Where an attorney has failed to exercise billing judgment, the court may do so for him by striking problematic entries or by reducing the hours requested by a percentage intended to substitute for the exercise of billing judgment. See Harper v. City of Chicago Heights, 223 F.3d 593, 605 (7th Cir. 2000), cert. denied, 121 S.Ct. 883 (2001), and cert. denied, 121 S.Ct. 1092 (2001); Walker v. United States Department of Housing and Urban Development, 99 F.3d 761, 770 (5th Cir. 1996). In the exercise of my broad discretion, I find the latter approach appropriate here. For the reasons cited herein, I find that a reasonable amount of time expended on this case is 7.5 hours. See Fox v.

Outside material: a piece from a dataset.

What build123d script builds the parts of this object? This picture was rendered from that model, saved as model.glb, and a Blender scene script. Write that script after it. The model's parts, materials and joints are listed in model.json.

Vice, - U.S. -, 131 S.Ct. 2205, 2216, 180 L.Ed.2d 45 (2011) ("[T]rial courts need not, and indeed should not, become green-eyeshade accountants. The essential goal in shifting fees (to either party) is to do rough justice, not to achieve auditing perfection. So trial courts may take into account their overall sense of a suit, and may use estimates in calculating and allocating an attorney's time."); Malloy, 73 F.3d at 1018 ("[T]he district court need not identify and justify every hour allowed or disallowed, as doing so would run counter to the Supreme Court's warning that a request for attorney's fees should not result in a second major litigation.") (citation and internal quotation marks omitted).

Multiplying the number of hours reasonably expended (7.5) by the reasonable hourly rate ($250.00) results in a lodestar fee award of $1,875.00.

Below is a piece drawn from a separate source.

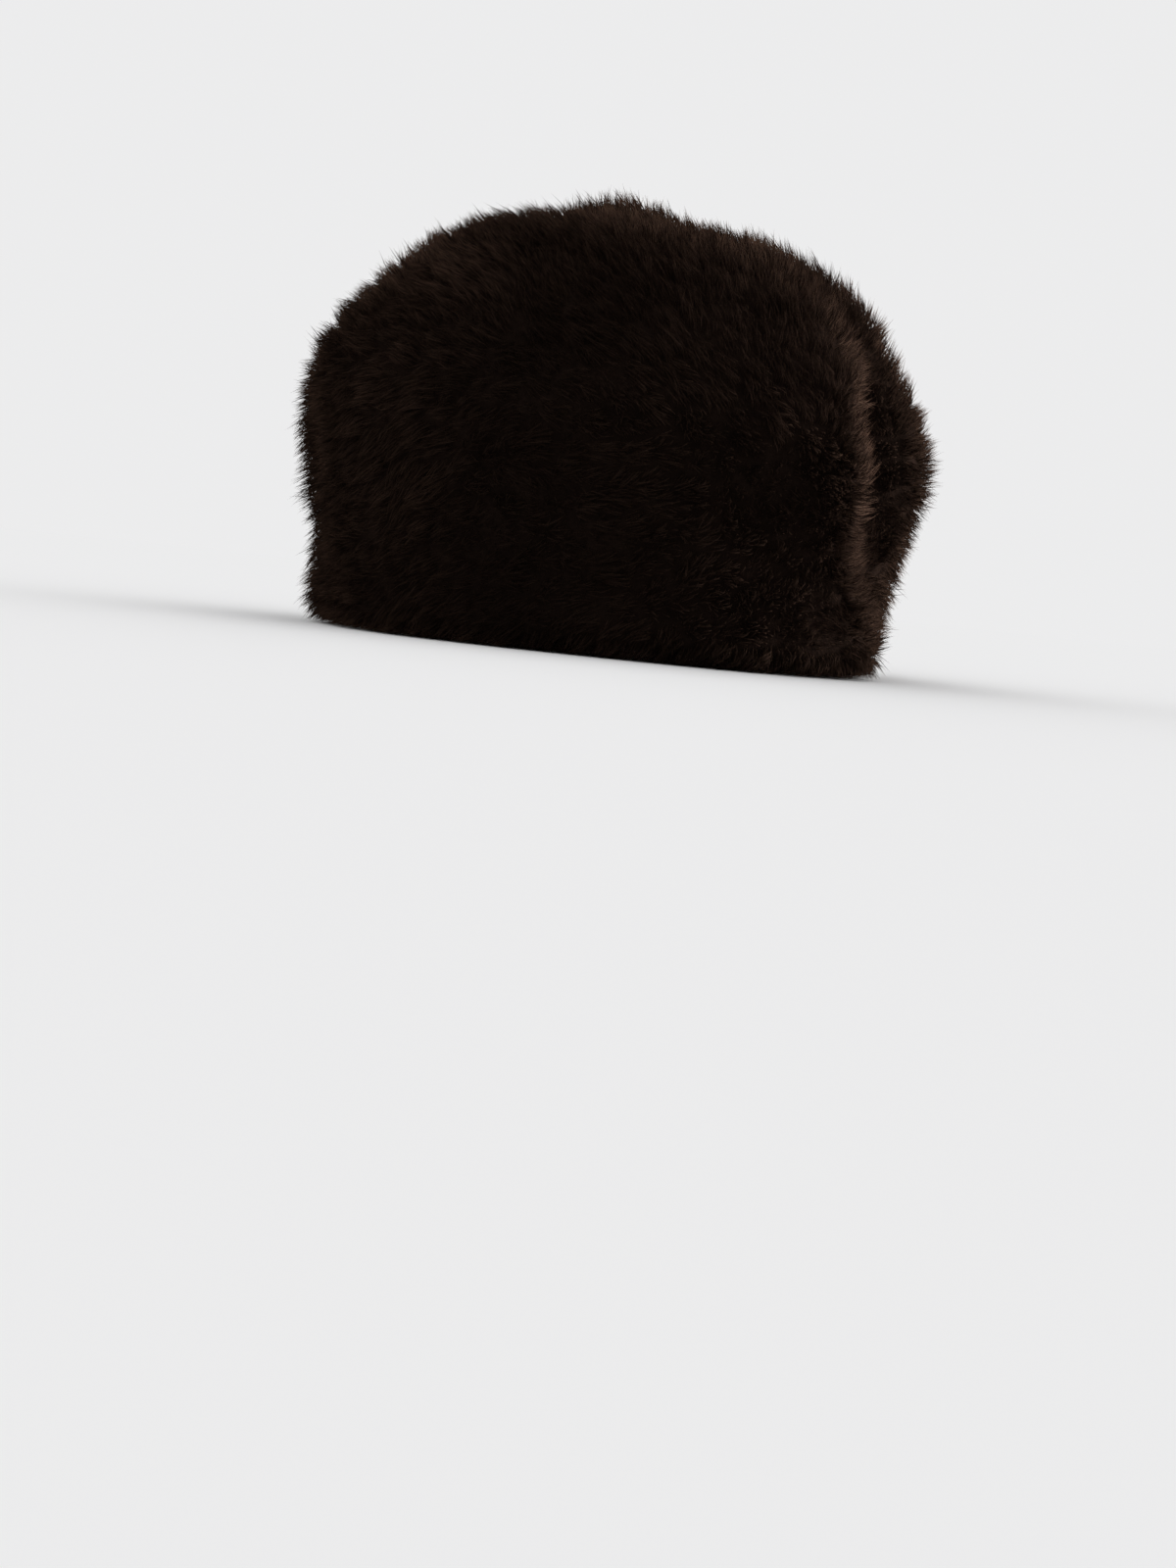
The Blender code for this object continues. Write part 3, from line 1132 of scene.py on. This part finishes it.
@dataclass
class Fur:
    """All the fur of the hat: its two underfur bodies and the hairs on them."""

    hair_finish: HairFinish = HairFinish()
    underfur_finish: UnderfurFinish = UnderfurFinish()
    comb: Comb = Comb()
    pelt: Pelt = Pelt()
    tuft_spacing: float = 0.0029
    locking: Locking = Locking()
    seed: int = 11
    rim_spread: float = 0.75
    underside: float = -0.7
    crown_radius: float = 0.1
    counts: tuple[tuple[Region, Hair, int], ...] = (
        (Region.FRONT, UNDERCOAT, 49000),
        (Region.BACK, UNDERCOAT, 44000),
        (Region.CROWN, UNDERCOAT, 26000),
        (Region.RIM, UNDERCOAT, 16000),
        (Region.FRONT, GUARD_HAIR, 21000),
        (Region.BACK, GUARD_HAIR, 16000),
        (Region.CROWN, GUARD_HAIR, 9000),
        (Region.RIM, GUARD_HAIR, 5000),
    )

    def build(self) -> list[bpy.types.Object]:
        """Builds the underfur and grows the hairs.

        Returns:
            The pieces.
        """
        chance = np.random.default_rng(self.seed)
        noise.seed_set(self.seed)
        hair = self.hair_finish.material()
        underfur = self.underfur_finish.material()
        pelt = self.pelt.build()
        scatter = Scatter(pelt)
        skin = BVHTree.FromPolygons(
            [Vector(place) for place in scatter.places], scatter.corners.tolist()
        )
        bpy.data.objects.remove(pelt)
        pieces = [
            pile.build(scatter, tufts, hair, chance)
            for pile, tufts in self.piles(scatter, chance)
        ]
        for node, name in (("side_band", "band_underfur"), ("crown", "crown_underfur")):
            pieces.append(UnderFur(node, name).build(skin, underfur))
        return pieces

    def piles(
        self, scatter: Scatter, chance: np.random.Generator
    ) -> list[tuple[Pile, Tufts]]:
        """The piles that grow on the pelt, each with its tufts.

        Args:
            scatter: The pelt's places.
            chance: The random generator.

        Returns:
            Pairs of a pile and its tufts.
        """
        regions = self.regions(scatter)
        rim = regions[Region.RIM]
        everywhere = np.ones(len(rim), bool)
        locks = Tufts(scatter, everywhere, self.locking.spacing, self.comb, chance)
        outside = Tufts(scatter, ~rim, self.tuft_spacing, self.comb, chance)
        outside.gather_to(locks, self.locking)
        under = Tufts(scatter, rim, self.tuft_spacing, self.comb, chance)
        piles = []
        for region, kind, count in self.counts:
            rolled = region is Region.RIM
            spread, tufts = (self.rim_spread, under) if rolled else (1.0, outside)
            name = f"{region.value}_{kind.name}"
            piles.append((Pile(name, kind, count, regions[region], spread), tufts))
        return piles

    def regions(self, scatter: Scatter) -> dict[Region, np.ndarray]:
        """A mask of the pelt's triangles for each region.

        Args:
            scatter: The pelt's places.

        Returns:
            The masks, which share no triangle.
        """
        middle, facing = scatter.middle, scatter.facing
        inward = (middle[:, :2] * facing[:, :2]).sum(axis=1) < 0
        rim = (middle[:, 2] < FACING_TOP) & (inward | (facing[:, 2] < self.underside))
        from_axis = np.linalg.norm(middle[:, :2], axis=1)
        crown = (middle[:, 2] > CROWN_LEVEL) & (from_axis < self.crown_radius)
        front = middle[:, 1] < 0
        wall = ~rim & ~crown
        return {
            Region.FRONT: wall & front,
            Region.BACK: wall & ~front,
            Region.CROWN: crown,
            Region.RIM: rim,
        }


@dataclass
class Lining:
    """The woven cloth cup inside the hat."""

    node: str = "lining"
    name: str = "lining_cup"
    slot: str = "lining_cloth"
    finish: LiningFinish = LiningFinish()
    girth: float = 0.09
    disc_slope: float = 0.75

    def build(self) -> list[bpy.types.Object]:
        """Builds the lining.

        Returns:
            The piece, in a list.
        """
        cup = copy_of_node(self.node, self.name)
        apply_modifier(cup, "SUBSURF", levels=1, render_levels=1)
        self.lay_flat(cup)
        cup.data.materials.append(self.finish.material())
        cup.data.shade_smooth()
        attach(cup, BODY)
        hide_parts(self.node)
        return [cup]

    def lay_flat(self, cup: bpy.types.Object) -> None:
        """Gives the cup its cloth's map in metres: a strip round the wall and a disc on top.

        Args:
            cup: The cup.
        """
        layer = cup.data.uv_layers.new(name=CLOTH_MAP)
        for face in cup.data.polygons:
            middle = math.atan2(face.center.y, face.center.x)
            for loop in face.loop_indices:
                place = cup.data.vertices[cup.data.loops[loop].vertex_index].co
                if abs(face.normal.z) > self.disc_slope:
                    layer.uv[loop].vector = (place.x, place.y)
                    continue
                turn = math.atan2(place.y, place.x) - middle
                turn = (turn + math.pi) % math.tau - math.pi
                layer.uv[loop].vector = (self.girth * (middle + turn), place.z)


@dataclass(frozen=True)
class Lamp:
    """A wide soft sun, and whether it falls on the floor as well as on the hat."""

    name: str
    way: tuple[float, float, float]
    width_degrees: float
    power: float
    on_floor: bool = False


LAMPS = (
    Lamp("left_light", (1.0, -0.55, 0.25), 36.0, 6.6),
    Lamp("right_light", (-1.0, -0.30, -0.10), 36.0, 20.0),
    Lamp("top_light", (0.5, -1.7, -1.0), 40.0, 4.5),
    Lamp("floor_light", (0.0, 0.0, -1.0), 90.0, 0.12, on_floor=True),
)


@dataclass
class Studio:
    """The floor, the lights and the camera."""

    floor_size: float = 60.0
    floor_finish: FloorFinish = FloorFinish()
    backdrop: Colour = (0.84, 0.84, 0.845, 1.0)
    image: tuple[int, int] = (1200, 1600)
    hat_centre_pixel: tuple[float, float] = (631.0, 436.0)
    focal_pixels: float = 2435.0
    sensor: float = 36.0
    clip: tuple[float, float] = (0.05, 100.0)
    distance: float = 1.15
    camera_height: float = 0.03
    roll_degrees: float = 6.0

    def __post_init__(self) -> None:
        """Starts the list of what the side lights fall on."""
        self.lit = bpy.data.collections.new("lit_pieces")

    def light(self, piece: bpy.types.Object) -> None:
        """Lets the side lights fall on a piece."""
        self.lit.objects.link(piece)

    def build(self) -> None:
        """Builds the floor, the world, the lamps and the camera."""
        self.build_floor()
        self.build_world()
        self.build_lamps()
        self.build_camera()

    def build_floor(self) -> None:
        """A large pale floor."""
        deselect_all()
        bpy.ops.mesh.primitive_plane_add(size=self.floor_size)
        floor = bpy.context.active_object
        floor.name = "studio_floor"
        floor.data.materials.append(self.floor_finish.material())
        floor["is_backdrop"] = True

    def build_world(self) -> None:
        """An even pale surround."""
        world = bpy.data.worlds.new("studio")
        bpy.context.scene.world = world
        world.use_nodes = True
        background = world.node_tree.nodes["Background"]
        background.inputs["Color"].default_value = self.backdrop
        background.inputs["Strength"].default_value = 1.0
        bpy.context.scene.view_settings.view_transform = "Standard"

    def build_lamps(self) -> None:
        """Lights from both sides behind the hat and from above it, and one on the floor."""
        for lamp in LAMPS:
            sun = bpy.data.lights.new(lamp.name, "SUN")
            sun.angle = math.radians(lamp.width_degrees)
            sun.energy = lamp.power
            holder = bpy.data.objects.new(lamp.name, sun)
            holder.rotation_euler = Vector(lamp.way).to_track_quat("-Z", "Y").to_euler()
            bpy.context.scene.collection.objects.link(holder)
            if not lamp.on_floor:
                holder.light_linking.receiver_collection = self.lit

    def build_camera(self) -> None:
        """A camera at the photograph's angle, low over the floor, rolled as the photograph is."""
        camera = bpy.data.cameras.new("camera")
        camera.lens = self.focal_pixels * self.sensor / max(self.image)
        camera.sensor_width = self.sensor
        camera.clip_start, camera.clip_end = self.clip
        holder = bpy.data.objects.new("camera", camera)
        bpy.context.scene.collection.objects.link(holder)
        low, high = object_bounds()
        hat = (low + high) / 2
        across = math.sqrt(self.distance**2 - (hat.z - self.camera_height) ** 2)
        eye = Vector((hat.x, hat.y - across, self.camera_height))
        along = (hat - eye).normalized()
        width, height = self.image
        column, row = self.hat_centre_pixel
        pixel = Vector((column - width / 2, height / 2 - row, -self.focal_pixels)).normalized()
        turn = upright_basis(along, Vector((0.0, 0.0, 1.0)))
        turn = turn @ Matrix.Rotation(math.radians(self.roll_degrees), 3, "Z")
        turn = turn @ upright_basis(pixel, Vector((0.0, 1.0, 0.0))).transposed()
        holder.matrix_world = Matrix.Translation(eye) @ turn.to_4x4()
        bpy.context.scene.camera = holder


def upright_basis(along: Vector, up: Vector) -> Matrix:
    """The basis of a view: across, up and along, as a matrix's columns."""
    across = along.cross(up).normalized()
    return Matrix((across, across.cross(along), along)).transposed()


def main() -> None:
    """Builds the studio and the hat, and reports each piece."""
    logging.basicConfig(level=logging.INFO, format="%(message)s")
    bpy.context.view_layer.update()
    studio = Studio()
    studio.build()
    total = 0
    for maker in (Fur(), Lining()):
        for piece in maker.build():
            studio.light(piece)
            triangles = triangle_count(piece)
            total += triangles
            LOG.info("%s: %d triangles", piece.name, triangles)
    LOG.info("In all: %d triangles", total)


if __name__ == "__main__":
    main()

1. That plaintiff's Motion for Attorneys [sic] Fees [#9], filed February 7, 2012, is GRANTED IN PART and DENIED IN PART as follows:

a. That the motion is GRANTED to the extent that plaintiff is entitled to $1,875.00 in attorney fees; and

b. That the motion is otherwise DENIED; and

2. That counsel for plaintiff is AWARDED $1,875.00 in attorney fees pursuant to section 15 U.S.C. § 1692k(a)(3).

Dated June 11, 2012, at Denver, Colorado.